1. S&P500 vs Portfolio(Non-Optimized)
2. S&P500 vs Portfolio(Optimized)
3. Portfolio(Non-Optimized) vs Portfolio(Optimized)
4. Benchmarking the Portfolio(Non-Optimized) with S&P500

In [4]:
import pandas as pd
import yfinance as yf
from services.BlackLittermanOptimization import BlackLittermanOptimization
from utils.StockDataManager import StockDataManager
import warnings
import plotly.graph_objects as go

warnings.filterwarnings('ignore')

In [18]:
import random

def generate_random_tickers(): 
    stockDataManager = StockDataManager()
    return random.sample(stockDataManager.get_symbols(), random.randint(5, 10))

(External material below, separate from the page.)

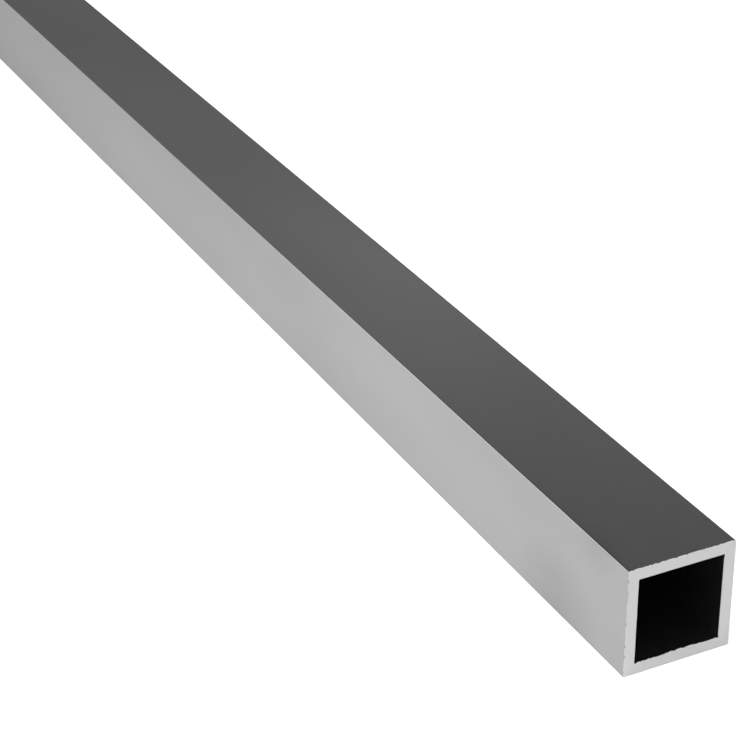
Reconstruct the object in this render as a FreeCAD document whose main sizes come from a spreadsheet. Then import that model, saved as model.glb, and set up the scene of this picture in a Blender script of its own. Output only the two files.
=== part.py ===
# Square aluminium tube: one extruded length, sawn square at both ends, lying on one of its sides.
# X runs along the tube, Z is up, and the origin is on the underside at mid length.
import FreeCAD
import Part
import Sketcher
import math
import os

doc = FreeCAD.newDocument("SquareTube")

# Driving dimensions in millimetres: alias, value and what it is.
driving_dimensions = [
    ("tube_width", "20", "outside, flat to flat, both ways"),
    ("wall", "2", "thickness of all four sides"),
    ("stock_length", "1000", "length as sold"),
    ("outer_round", "0.2", "radius that the die leaves on the four outside corners"),
    ("bore_round", "0.2", "radius that the die leaves in the four corners of the bore"),
]
sizes = doc.addObject("Spreadsheet::Sheet", "Sizes")
for row, (alias, value, meaning) in enumerate(driving_dimensions, start=1):
    sizes.set(f"A{row}", alias)
    sizes.set(f"B{row}", value)
    sizes.setAlias(f"B{row}", alias)
    sizes.set(f"C{row}", meaning)
doc.recompute()

# A sketch numbers the two ends of a line or arc, and its own two axes.
ends = {"start": 1, "end": 2}
axes = {"floor": -1, "upright": -2}
side_names = ("bottom", "right", "top", "left")


def draw_rounded_square(sketch, half_side, radius, centre_height):
    """Draws four sides joined by tangent rounds, anticlockwise. Returns the sides by name and one round."""
    flat = half_side - radius
    centre = FreeCAD.Vector(0, centre_height, 0)
    lines = []
    arcs = []
    for quarter in range(len(side_names)):
        # The bottom side and the round that follows it, turned a quarter further each time.
        turn = FreeCAD.Rotation(FreeCAD.Vector(0, 0, 1), 90 * quarter)
        begin = centre + turn.multVec(FreeCAD.Vector(-flat, -half_side, 0))
        finish = centre + turn.multVec(FreeCAD.Vector(flat, -half_side, 0))
        round_centre = centre + turn.multVec(FreeCAD.Vector(flat, -flat, 0))
        circle = Part.Circle(round_centre, FreeCAD.Vector(0, 0, 1), radius)
        from_angle = math.radians(90 * (quarter - 1))
        quarter_circle = Part.ArcOfCircle(circle, from_angle, from_angle + math.pi / 2)
        lines.append(sketch.addGeometry(Part.LineSegment(begin, finish), False))
        arcs.append(sketch.addGeometry(quarter_circle, False))

    for line, arc, next_line in zip(lines, arcs, lines[1:] + lines[:1]):
        sketch.addConstraint(Sketcher.Constraint("Tangent", line, ends["end"], arc, ends["start"]))
        sketch.addConstraint(Sketcher.Constraint("Tangent", arc, ends["end"], next_line, ends["start"]))
    for arc in arcs[1:]:
        sketch.addConstraint(Sketcher.Constraint("Equal", arcs[0], arc))
    return dict(zip(side_names, lines)), arcs[0]


def drive(sketch, name, alias, kind, *places):
    """Adds a dimension to the sketch under its own name and binds it to a cell of the sheet."""
    value = float(getattr(sizes, alias))
    index = sketch.addConstraint(Sketcher.Constraint(kind, *places, value))
    sketch.renameConstraint(index, name)
    sketch.setExpression(f"Constraints.{name}", f"Sizes.{alias}")


def draw_die_profile(body):
    """The opening of the extrusion die: a rounded square with a rounded square core inside it."""
    sketch = body.newObject("Sketcher::SketchObject", "DieProfile")
    across = [plane for plane in body.Origin.OriginFeatures if plane.Role == "YZ_Plane"][0]
    sketch.AttachmentSupport = [(across, "")]
    sketch.MapMode = "FlatFace"

    half_width = sizes.tube_width / 2
    outside, outside_round = draw_rounded_square(sketch, half_width, sizes.outer_round, half_width)
    bore, bore_round = draw_rounded_square(sketch, half_width - sizes.wall, sizes.bore_round, half_width)
    bottom, right, top, left = (outside[side] for side in side_names)
    start, end = ends["start"], ends["end"]

    # The outside stands on the floor axis, centred on the upright one.
    sketch.addConstraint(Sketcher.Constraint("PointOnObject", bottom, start, axes["floor"]))
    sketch.addConstraint(Sketcher.Constraint("Symmetric", bottom, start, bottom, end, axes["upright"]))
    for level in (top, bore["bottom"], bore["top"]):
        sketch.addConstraint(Sketcher.Constraint("Horizontal", level))
    for upright in (left, right, bore["left"], bore["right"]):
        sketch.addConstraint(Sketcher.Constraint("Vertical", upright))

    drive(sketch, "width", "tube_width", "DistanceX", left, start, right, start)
    drive(sketch, "height", "tube_width", "DistanceY", bottom, start, top, start)
    drive(sketch, "outside_radius", "outer_round", "Radius", outside_round)
    drive(sketch, "bore_radius", "bore_round", "Radius", bore_round)

    # The same wall on all four sides, from each outside line to the bore's line beside it.
    drive(sketch, "wall_bottom", "wall", "DistanceY", bottom, start, bore["bottom"], start)
    drive(sketch, "wall_right", "wall", "DistanceX", bore["right"], start, right, start)
    drive(sketch, "wall_top", "wall", "DistanceY", bore["top"], start, top, start)
    drive(sketch, "wall_left", "wall", "DistanceX", left, start, bore["left"], start)
    return sketch


def extrude_tube():
    """Runs the die profile out to the stock length, half of it each way from mid length."""
    body = doc.addObject("PartDesign::Body", "SquareTubeBody")
    body.Label = "square_tube"
    profile = draw_die_profile(body)
    doc.recompute()
    extrusion = body.newObject("PartDesign::Pad", "ExtrudedLength")
    extrusion.Profile = profile
    extrusion.SideType = "Symmetric"
    extrusion.setExpression("Length", "Sizes.stock_length")
    doc.recompute()
    return body, profile


def section_area(side, radius):
    """Area of a square of this side with its four corners rounded."""
    return side**2 - (4 - math.pi) * radius**2


def check_document(body, profile):
    """Stops with a message where an object failed, the sketch is loose or the solid is unsound."""
    for item in doc.Objects:
        if "Invalid" in item.State or "Error" in item.State:
            raise RuntimeError(f"{item.Name} failed: {item.State}")
    if not profile.FullyConstrained:
        raise RuntimeError("the die profile is not fully constrained")
    if body.Shape.isNull() or not body.Shape.isValid() or len(body.Shape.Solids) != 1:
        raise RuntimeError(f"{body.Label} is not one sound solid")


tube, die_profile = extrude_tube()
check_document(tube, die_profile)

bore_width = sizes.tube_width - 2 * sizes.wall
metal = section_area(sizes.tube_width, sizes.outer_round) - section_area(bore_width, sizes.bore_round)
if not math.isclose(tube.Shape.Volume, metal * sizes.stock_length, rel_tol=1e-6):
    raise RuntimeError("the volume of the tube is not its section times its length")

os.makedirs("parts", exist_ok=True)
tube.Shape.exportStep(f"parts/{tube.Label}.step")
box = tube.Shape.BoundBox
print(f"{tube.Label}: {box.XLength:.2f} x {box.YLength:.2f} x {box.ZLength:.2f} mm, bore {bore_width:.2f} mm")
print(f"section {metal:.2f} mm2, volume {tube.Shape.Volume:.1f} mm3")
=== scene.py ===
# Square aluminium tube as it comes from stock: drawn sides, sawn ends, a pale floor and soft studio light.
# Metres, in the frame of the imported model: X along the tube, Z up, the floor at zero.
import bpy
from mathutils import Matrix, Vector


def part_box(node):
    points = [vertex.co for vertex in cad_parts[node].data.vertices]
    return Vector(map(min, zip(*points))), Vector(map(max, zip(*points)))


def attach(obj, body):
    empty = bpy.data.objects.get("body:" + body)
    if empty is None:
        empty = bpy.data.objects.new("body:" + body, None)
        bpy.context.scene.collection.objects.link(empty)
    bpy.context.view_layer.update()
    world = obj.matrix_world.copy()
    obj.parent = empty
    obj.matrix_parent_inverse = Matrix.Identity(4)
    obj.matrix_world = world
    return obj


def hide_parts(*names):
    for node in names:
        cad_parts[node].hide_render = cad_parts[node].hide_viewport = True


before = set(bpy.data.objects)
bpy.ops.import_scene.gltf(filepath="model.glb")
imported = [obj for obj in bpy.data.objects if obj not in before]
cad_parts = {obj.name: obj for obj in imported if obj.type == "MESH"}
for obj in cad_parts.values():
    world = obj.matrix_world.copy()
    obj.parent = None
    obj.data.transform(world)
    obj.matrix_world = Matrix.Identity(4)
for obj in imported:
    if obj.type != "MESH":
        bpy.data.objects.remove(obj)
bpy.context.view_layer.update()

import math
import bmesh
import bpy
from mathutils import Matrix, Vector, noise

mm = 0.001
tubeLow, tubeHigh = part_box("square_tube")
halfLength = tubeHigh.x
halfWidth = tubeHigh.y
axisHeight = (tubeLow.z + tubeHigh.z) / 2

# the drawn section, and how finely it is meshed
section = {
    "wall": 2.0 * mm,
    "outerRound": 0.2 * mm,
    "boreRound": 0.2 * mm,
    "roundSteps": 6,                # faces across each corner round
    "sideSteps": 160,               # faces across each side
    "wallSteps": 8,                 # rings of faces between the outside and the bore on a sawn end
    "stationSpacing": 50.0 * mm,    # between the rings of vertices along the tube, away from its ends
    "dieLineDepth": 0.002 * mm,     # how deep the die's lines go
    "dieLineWidth": 0.7 * mm,
    "dieLineSeed": 1,
}
boreHalf = halfWidth - section["wall"]
nearEdge = 0.12 * mm                # a vertex this near an outline belongs to it
seedSteps = (7.31, 3.17, 5.71)      # how far along X, Y and Z the noise moves from one seed to the next


def unevenness(place, scale, seed):
    # smooth noise from -1 to 1, the same on every run
    return noise.noise(place / scale + Vector([seed * step for step in seedSteps]))


def roundedSquare(bm, half, cornerRound):
    # a rounded square as a closed loop of edges, in the plane of the section
    corners = bmesh.ops.create_grid(bm, x_segments=1, y_segments=1, size=half)["verts"]
    bmesh.ops.bevel(
        bm, geom=corners, offset=cornerRound, segments=section["roundSteps"],
        profile=0.5, affect="VERTICES", material=-1,
    )
    (face,) = bm.faces
    sides = [edge for edge in face.edges if edge.calc_length() > half]
    bmesh.ops.subdivide_edges(bm, edges=sides, cuts=section["sideSteps"] - 1)
    loop = list(face.edges)
    bmesh.ops.delete(bm, geom=[face], context="FACES_ONLY")
    return loop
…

tickers = generate_random_tickers()
print(tickers)  
period = '5y'
capital = 100000
interval = '1d'

In [19]:
stdm = StockDataManager()


## S&P500 vs Portfolio(Non-Optimized)

In [20]:
def get_cumulative_returns(tickers, period, interval='1d'):
    stockDataManager = StockDataManager()

    # Fetch historical data for the portfolio
    portfolio_data_list = [stockDataManager.history(ticker=symbol, period=period, interval=interval)[['adj_close']] for
                           symbol in tickers]
    portfolio_data = pd.concat(portfolio_data_list, axis=1, keys=[symbol for symbol in tickers])
    portfolio_data.columns = portfolio_data.columns.droplevel(1)
    portfolio_data = portfolio_data.ffill().bfill()
    portfolio_data = portfolio_data.dropna()
    mean_portfolio_data = portfolio_data.mean(axis=1)

    # Fetch historical data for S&P 500, matching the dates with portfolio
    sp500_data = yf.download('^GSPC', period=period, interval=interval)['Adj Close']
    sp500_data = sp500_data.reindex(mean_portfolio_data.index).ffill().bfill()

    # Calculate cumulative returns
    portfolio_cumulative_returns = (mean_portfolio_data / mean_portfolio_data.iloc[0] - 1)
    sp500_cumulative_returns = (sp500_data / sp500_data.iloc[0] - 1) 

    return portfolio_cumulative_returns, sp500_cumulative_returns

In [21]:
def get_equal_weight_cumulative_returns(tickers, period, interval='1d'):
    stockDataManager = StockDataManager()

    # Fetch historical data for the portfolio
    portfolio_data_list = [stockDataManager.history(ticker=symbol, period=period, interval=interval)[['adj_close']] for symbol in tickers]
    portfolio_data = pd.concat(portfolio_data_list, axis=1, keys=[symbol for symbol in tickers])
    portfolio_data.columns = portfolio_data.columns.droplevel(1)
    portfolio_data = portfolio_data.ffill().bfill()
    portfolio_data = portfolio_data.dropna()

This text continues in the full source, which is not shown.